After enterring the key, the encryption key is loaded, and when the rpool root is the encryptionroot (as is the usual case) all encrypted datasets on rpool using the same encryptionroot can be mounted without further user interaction. Mounting any other datasets (with a different encryptionroot) will happen elsewhere and will be triggered by systemd. That may work or fail, depending on how systemd handles this. Is my understanding so far correct?

Exactly.

As a result it seems advisable to store any other encryption keys in the rpool "/" dataset (and set keyformat to file for these other encryptionroots), as that one is guaranteed to be mounted at boot, and you won't depend on any other mechanism to properly handle the mounting of encrypted datasets (with keyformat set to pass) for which the encryptionroot key is not yet loaded. Is that correct?

Yes, it seems to me to be the most sensible (without using a luks key store) setup to keep very close to upstream philosophy.

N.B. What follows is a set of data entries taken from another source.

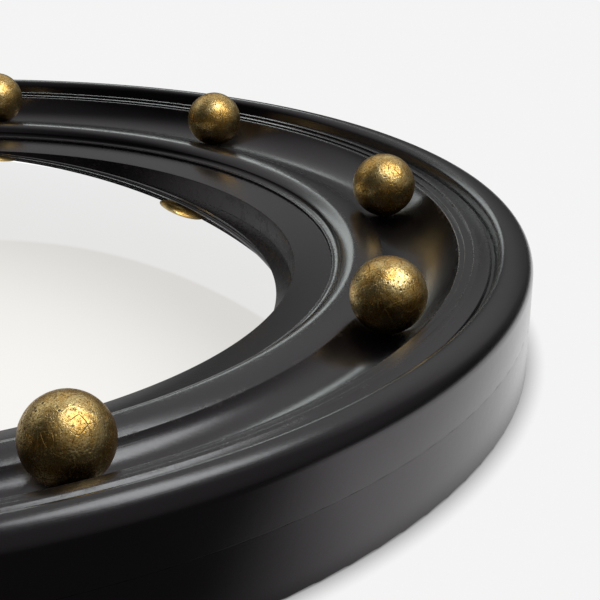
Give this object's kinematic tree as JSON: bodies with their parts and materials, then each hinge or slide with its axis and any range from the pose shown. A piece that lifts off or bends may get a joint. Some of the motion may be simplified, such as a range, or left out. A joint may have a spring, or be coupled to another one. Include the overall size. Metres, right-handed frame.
{
  "type": "convex butlers mirror",
  "caption": "Round convex wall mirror in a deep moulded black lacquer frame, with gilded balls seated in its cove and a recessed back with ring hangers.",
  "frame": {"origin": "on the axis of the frame, in the plane of its rear face", "axes": "+Z out of the back towards the viewer, the way the glass faces; +Y up when the mirror hangs on a wall; +X to the right seen from the front"},
  "size_m": [0.4797, 0.4798, 0.0524],
  "materials": {
    "black_lacquer": "turned hardwood in satin-gloss black lacquer",
    "gold_leaf": "turned wood, worn antique gold leaf over dark bole",
    "silvered_glass": "silvered convex glass",
    "felt": "grey wool felt",
    "hardboard": "brown hardboard",
    "zinc_steel": "zinc-plated steel",
    "nickel_steel": "nickel-plated steel",
    "brass": "stamped brass"
  },
  "bodies": {
    "frame": {"rear_ring": "black_lacquer", "front_moulding": "black_lacquer", "sight_slip": "black_lacquer", "convex_glass": "silvered_glass", "packing_ring": "felt", "back_board": "hardboard", "gilt_ball_01": "gold_leaf", "gilt_ball_02": "gold_leaf", "gilt_ball_03": "gold_leaf", "gilt_ball_04": "gold_leaf", "gilt_ball_05": "gold_leaf", "gilt_ball_06": "gold_leaf", "gilt_ball_07": "gold_leaf", "gilt_ball_08": "gold_leaf", "gilt_ball_09": "gold_leaf", "gilt_ball_10": "gold_leaf", "ball_screws": "zinc_steel", "frame_screws": "zinc_steel", "button_screws": "brass", "hanger_strap_right": "nickel_steel", "hanger_strap_left": "nickel_steel", "hanger_screws": "nickel_steel"},
    "turn_button_1": {"turn_button_1": "brass"},
    "turn_button_2": {"turn_button_2": "brass"},
    "turn_button_3": {"turn_button_3": "brass"},
    "turn_button_4": {"turn_button_4": "brass"},
    "hanger_ring_right": {"hanger_ring_right": "nickel_steel"},
    "hanger_ring_left": {"hanger_ring_left": "nickel_steel"}
  },
  "joints": [
    {"name": "turn_button_1_turn", "type": "hinge", "parent": "frame", "child": "turn_button_1", "pos_m": [0.12445, 0.12445, 0.0033], "axis": [0, 0, 1], "continuous": true},
    {"name": "turn_button_2_turn", "type": "hinge", "parent": "frame", "child": "turn_button_2", "pos_m": [-0.12445, 0.12445, 0.0033], "axis": [0, 0, 1], "continuous": true},
    {"name": "turn_button_3_turn", "type": "hinge", "parent": "frame", "child": "turn_button_3", "pos_m": [-0.12445, -0.12445, 0.0033], "axis": [0, 0, 1], "continuous": true},
    {"name": "turn_button_4_turn", "type": "hinge", "parent": "frame", "child": "turn_button_4", "pos_m": [0.12445, -0.12445, 0.0033], "axis": [0, 0, 1], "continuous": true},
    {"name": "hanger_ring_right_swing", "type": "hinge", "parent": "frame", "child": "hanger_ring_right", "pos_m": [0.17631, 0.05294, 0.00212], "axis": [-0.9659, -0.2588, 0], "range_deg": [0, 175]},
    {"name": "hanger_ring_left_swing", "type": "hinge", "parent": "frame", "child": "hanger_ring_left", "pos_m": [-0.17631, 0.05294, 0.00212], "axis": [-0.9659, 0.2588, 0], "range_deg": [0, 175]}
  ]
}
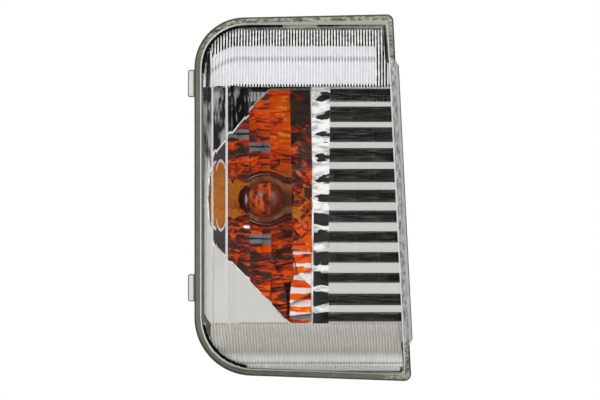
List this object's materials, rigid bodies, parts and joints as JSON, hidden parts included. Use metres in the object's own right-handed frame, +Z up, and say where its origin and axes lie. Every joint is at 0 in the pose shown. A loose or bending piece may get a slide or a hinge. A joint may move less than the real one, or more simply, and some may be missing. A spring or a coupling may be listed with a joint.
{
  "type": "vehicle indicator lamp",
  "caption": "Clear-lens indicator lamp for a door mirror: fluted lens, chromed louvred reflector, amber bulb and twist-lock holder in a grey housing.",
  "frame": {"origin": "on the bulb's axis, in the plane of the seat behind the rim", "axes": "+X to the right as seen from the front, +Y out of the back of the lamp, +Z up along the lamp's length"},
  "size_m": [0.0983, 0.0654, 0.1603],
  "materials": {
    "lens_clear": "clear gloss moulding",
    "housing_grey": "fine satin moulding",
    "sealant": "satin",
    "reflector_metallised": "vacuum metallised mirror",
    "screw_steel": "zinc plated",
    "rubber_black": "matte",
    "bulb_amber": "amber coated glass",
    "filament_tungsten": "drawn wire",
    "lead_wire": "drawn wire",
    "holder_black": "satin moulding",
    "contact_brass": "stamped strip"
  },
  "bodies": {
    "lamp_body": {"outer_lens": "lens_clear", "rear_housing": "housing_grey", "sealing_bead": "sealant", "reflector": "reflector_metallised", "reflector_screws": "screw_steel", "vent_cap": "rubber_black"},
    "bulb_unit": {"bulb_holder": "holder_black", "holder_contact_left": "contact_brass", "holder_contact_right": "contact_brass", "holder_seal": "rubber_black", "bulb_glass": "bulb_amber", "bulb_filament": "filament_tungsten", "bulb_lead_wires": "lead_wire"}
  },
  "joints": [
    {"name": "bulb_holder_twist", "type": "hinge", "parent": "lamp_body", "child": "bulb_unit", "pos_m": [0, 0.0229, 0], "axis": [0, 1, 0], "range_deg": [0, 45]}
  ]
}
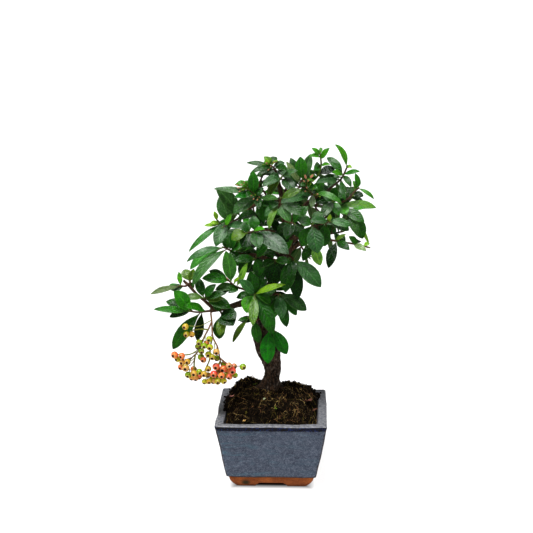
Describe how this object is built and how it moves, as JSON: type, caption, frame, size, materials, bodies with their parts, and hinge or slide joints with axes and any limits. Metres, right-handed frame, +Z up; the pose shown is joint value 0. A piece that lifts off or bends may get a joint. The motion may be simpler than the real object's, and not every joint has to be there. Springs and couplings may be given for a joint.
{
  "type": "firethorn bonsai in pot",
  "caption": "Small firethorn bonsai with a curved trunk, narrow leathery leaves and a hanging bunch of berries, growing in a square glazed pot on four low feet.",
  "frame": {"origin": "middle of the whole bonsai seen from above, on the surface that the pot's feet stand on", "axes": "+Z up the tree, -Y towards the front of the pot, +X to the right seen from the front"},
  "size_m": [0.2286, 0.1318, 0.3561],
  "materials": {
    "pot": "glossy grey-blue glaze over an unglazed terracotta foot",
    "soil": "dark fibrous peat",
    "bark": "rough dark bark",
    "leaf": "glossy leathery leaf",
    "berry": "waxy ripening berry"
  },
  "bodies": {
    "root": {"pot": "pot", "soil": "soil", "trunk": "bark", "spray_top_right": "leaf", "spray_top_upright": "leaf", "spray_top_olive": "leaf", "spray_bud_twig": "leaf", "spray_right_edge": "leaf", "spray_right_tip": "leaf", "spray_right_middle": "leaf", "spray_right_front": "leaf", "spray_right_round": "leaf", "spray_right_low_leaves": "leaf", "spray_right_low_twig": "leaf", "spray_right_long_leaves": "leaf", "spray_front_left_leaves": "leaf", "spray_front_middle_leaves": "leaf", "spray_front_heart": "leaf", "spray_crown_left_leaves": "leaf", "spray_top_left": "leaf", "spray_top_middle": "leaf", "spray_left_big": "leaf", "spray_left_tip": "leaf", "spray_left_long_leaves": "leaf", "spray_left_dark_leaves": "leaf", "spray_round_leaf_twig": "leaf", "spray_left_low_twig": "leaf", "spray_low_middle_leaves": "leaf", "spray_trunk_left_twig": "leaf", "spray_low_right_leaves": "leaf", "spray_trunk_front_leaves": "leaf", "spray_shoot_end": "leaf", "spray_shoot_side": "leaf", "spray_shoot_foot": "leaf", "spray_cascade_left": "leaf", "spray_cascade_foot": "leaf", "spray_back_middle_low": "leaf", "spray_back_middle_high": "leaf", "spray_back_left_end": "leaf", "spray_back_left_side": "leaf", "spray_back_left_low": "leaf", "spray_back_right_end": "leaf", "spray_back_right_side": "leaf", "spray_back_right_low": "leaf", "spray_back_top_end": "leaf", "spray_back_top_side": "leaf", "spray_inner_right": "leaf", "spray_inner_left": "leaf", "berry_bunch": "berry"}
  },
  "joints": []
}
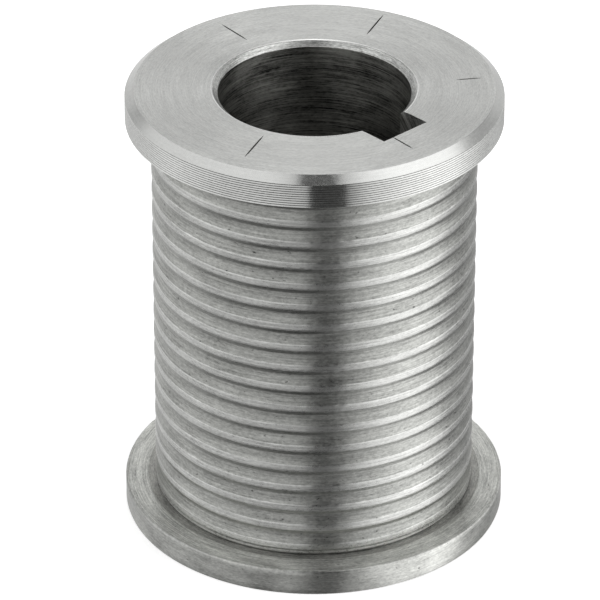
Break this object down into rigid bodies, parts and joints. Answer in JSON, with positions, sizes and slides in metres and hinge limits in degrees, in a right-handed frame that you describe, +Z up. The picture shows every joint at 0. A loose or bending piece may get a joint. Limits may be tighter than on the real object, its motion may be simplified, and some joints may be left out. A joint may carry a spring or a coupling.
{
  "type": "rigid sleeve coupling",
  "caption": "Flanged steel sleeve with a keyed through bore, a barrel ringed by shallow parallel grooves, a chamfered upper flange and a plain lower flange.",
  "frame": {"origin": "centre of the base face, where the bore's axis meets the lower flange's underside", "axes": "+Z up the bore's axis towards the chamfered flange, +X towards the middle of the keyway"},
  "size_m": [0.0808, 0.0808, 0.0986],
  "materials": {
    "sleeve_steel": "turned, semi-bright, with fine circumferential tool marks",
    "lower_flange_steel": "rough turned and dull, with faint blotches",
    "upper_flange_steel": "faced and fine turned, semi-bright"
  },
  "bodies": {
    "root": {"grooved_sleeve": "sleeve_steel", "lower_flange": "lower_flange_steel", "upper_flange": "upper_flange_steel"}
  },
  "joints": []
}
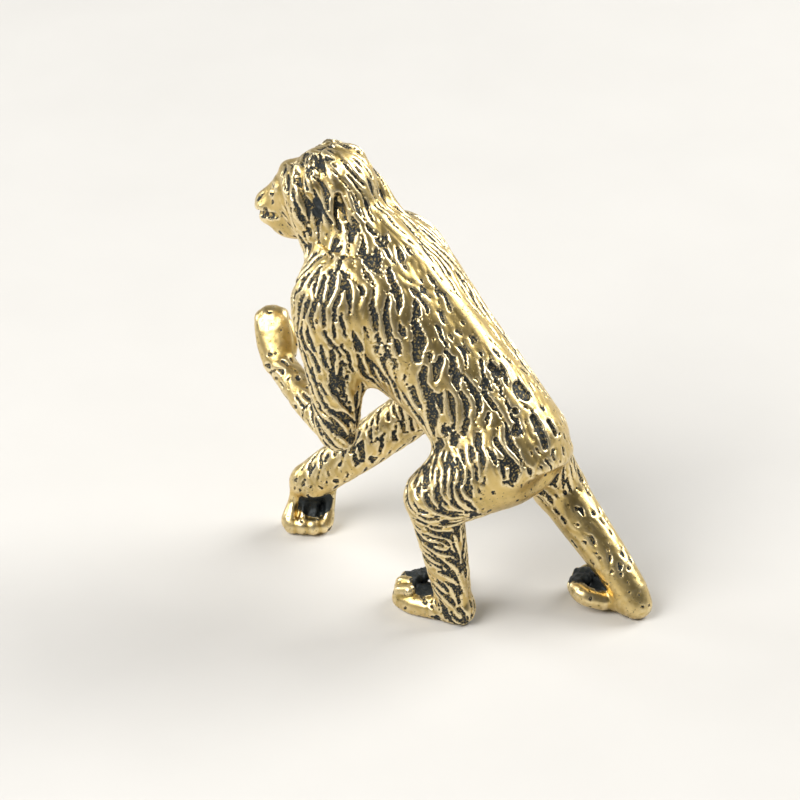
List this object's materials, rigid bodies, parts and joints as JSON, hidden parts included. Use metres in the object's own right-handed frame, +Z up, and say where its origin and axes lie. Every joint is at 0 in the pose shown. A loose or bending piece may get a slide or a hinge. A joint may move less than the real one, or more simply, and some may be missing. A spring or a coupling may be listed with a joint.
{
  "type": "monkey figurine",
  "caption": "Small solid brass ape figurine with carved fur, walking on its feet and one hand with the other hand raised before its chest.",
  "frame": {"origin": "centre of the bounding box, on the ground under the figure", "axes": "+Z up, the figure faces -Y, its left side is +X"},
  "size_m": [0.0196, 0.0424, 0.0439],
  "materials": {
    "antique_brass": "cast brass, darkened in the fur grooves and rubbed bright on the raised parts"
  },
  "bodies": {
    "root": {"torso": "antique_brass", "head": "antique_brass", "left_arm": "antique_brass", "right_arm": "antique_brass", "left_leg": "antique_brass", "right_leg": "antique_brass"}
  },
  "joints": []
}
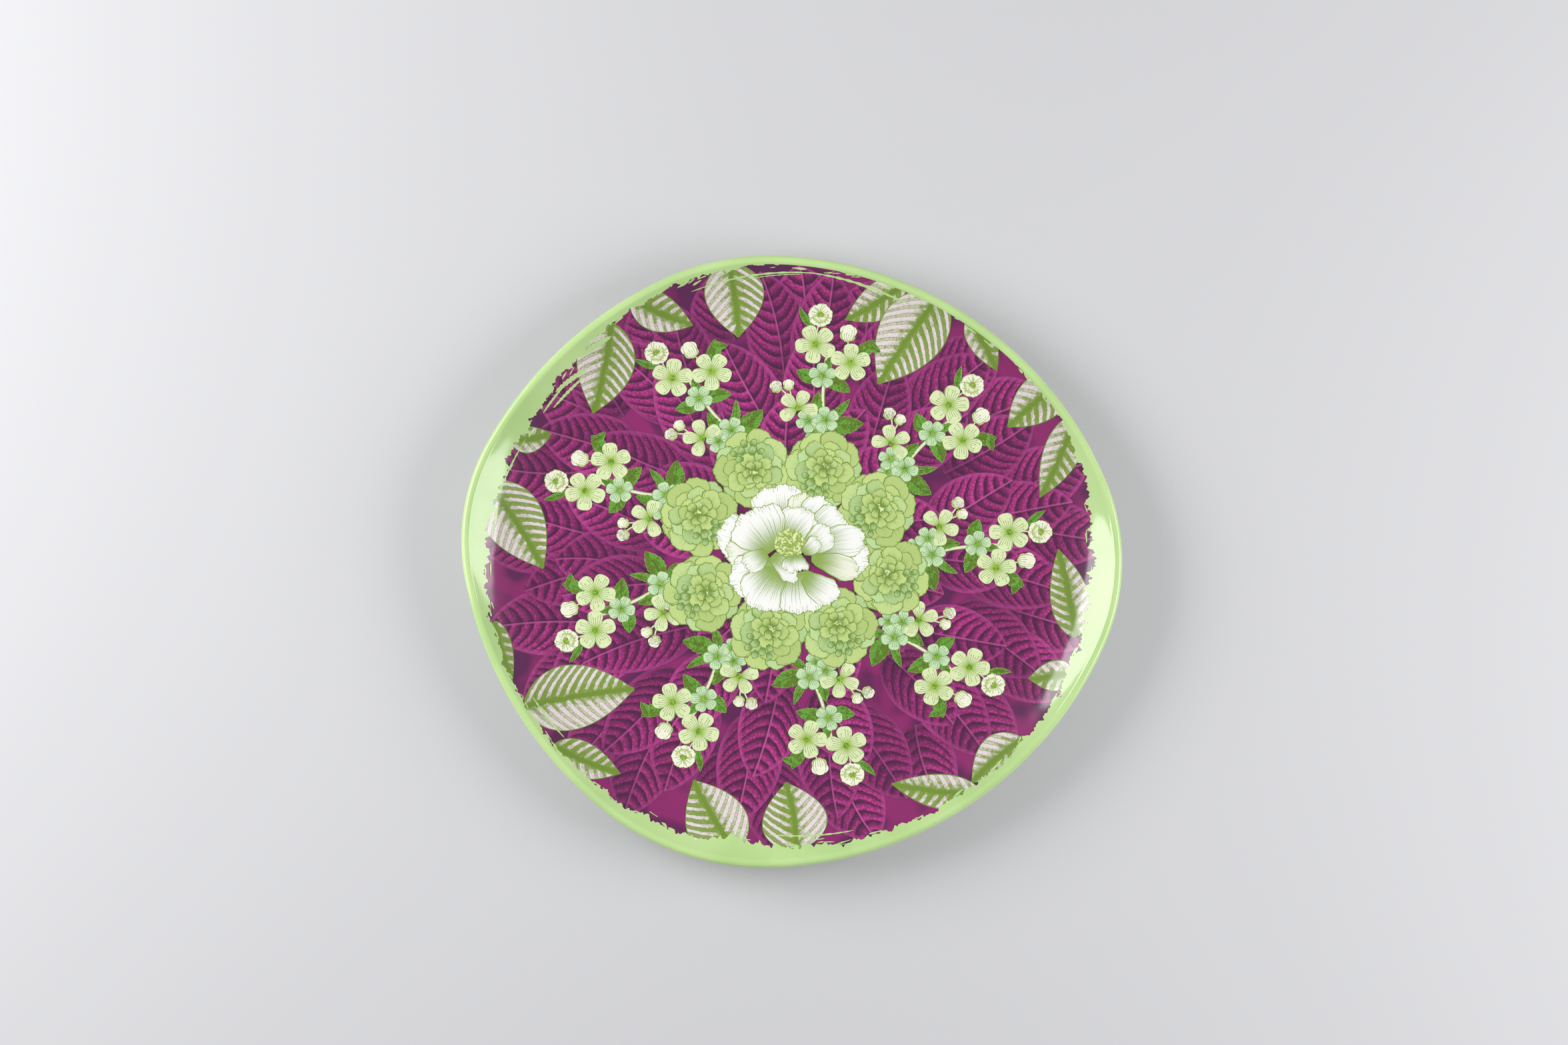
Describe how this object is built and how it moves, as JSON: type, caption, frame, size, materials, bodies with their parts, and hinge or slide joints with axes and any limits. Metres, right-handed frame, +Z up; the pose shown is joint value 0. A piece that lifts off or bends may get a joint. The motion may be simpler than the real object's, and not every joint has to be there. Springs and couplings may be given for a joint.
{
  "type": "serving platter",
  "caption": "Free-form coupe serving platter in glazed china, with a printed floral face, green rim band and plain foot ring.",
  "frame": {"origin": "middle of the platter's outline, on the plane that the foot ring rests on", "axes": "+Z up out of the face, +X along the long way of the platter to the viewer's right, +Y along the short way to the top of the pattern"},
  "size_m": [0.36, 0.334, 0.026],
  "materials": {
    "bisque": "fired white ware, bare only on the underside of the foot ring",
    "white_glaze": "glossy white glaze",
    "face_glaze": "glossy clear glaze over white ware",
    "green_glaze": "glossy light green glaze",
    "magenta_print": "printed broad leaves in magenta and plum under gloss",
    "variegated_print": "printed green and pinkish white leaves under gloss",
    "blossom_print": "printed pale green blossoms and green leaves under gloss",
    "wreath_print": "printed green double flowers under gloss",
    "peony_print": "printed ivory flower with green line work under gloss"
  },
  "bodies": {
    "root": {"ceramic_body": "bisque", "back_coat": "white_glaze", "face_coat": "face_glaze", "rim_band": "green_glaze", "leaf_ground": "magenta_print", "rim_leaves": "variegated_print", "blossom_sprays": "blossom_print", "wreath_flowers": "wreath_print", "peony": "peony_print"}
  },
  "joints": []
}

gutleib commented 3 years ago

I suggest:

* create your pool2/USERDATA/ with the same dataset name than on the first pool

* ensure you have the same properties and **user properties** set on that dataset

* do a zfs send/recv between the 2 datasets
  Then, once ready, remove the second dataset.

Hi! Did exactly that, but, as suggested further, systemd fails mounting other datasets. Worse even, it Ubuntu silently creates a user folder, but with root owner. Since this is the only place such usecase was discussed, I thought, maybe you could point where to post bugreport... That's Systemd, but it's parts related to ZFS.

And regarding

Yes, it seems to me to be the most sensible (without using a luks key store) setup to keep very close to upstream philosophy.

-- I strongly disagree, because without multiple keys for one ZFS encrypted dataset this would make said hpool useless without rpool (as in RAID0).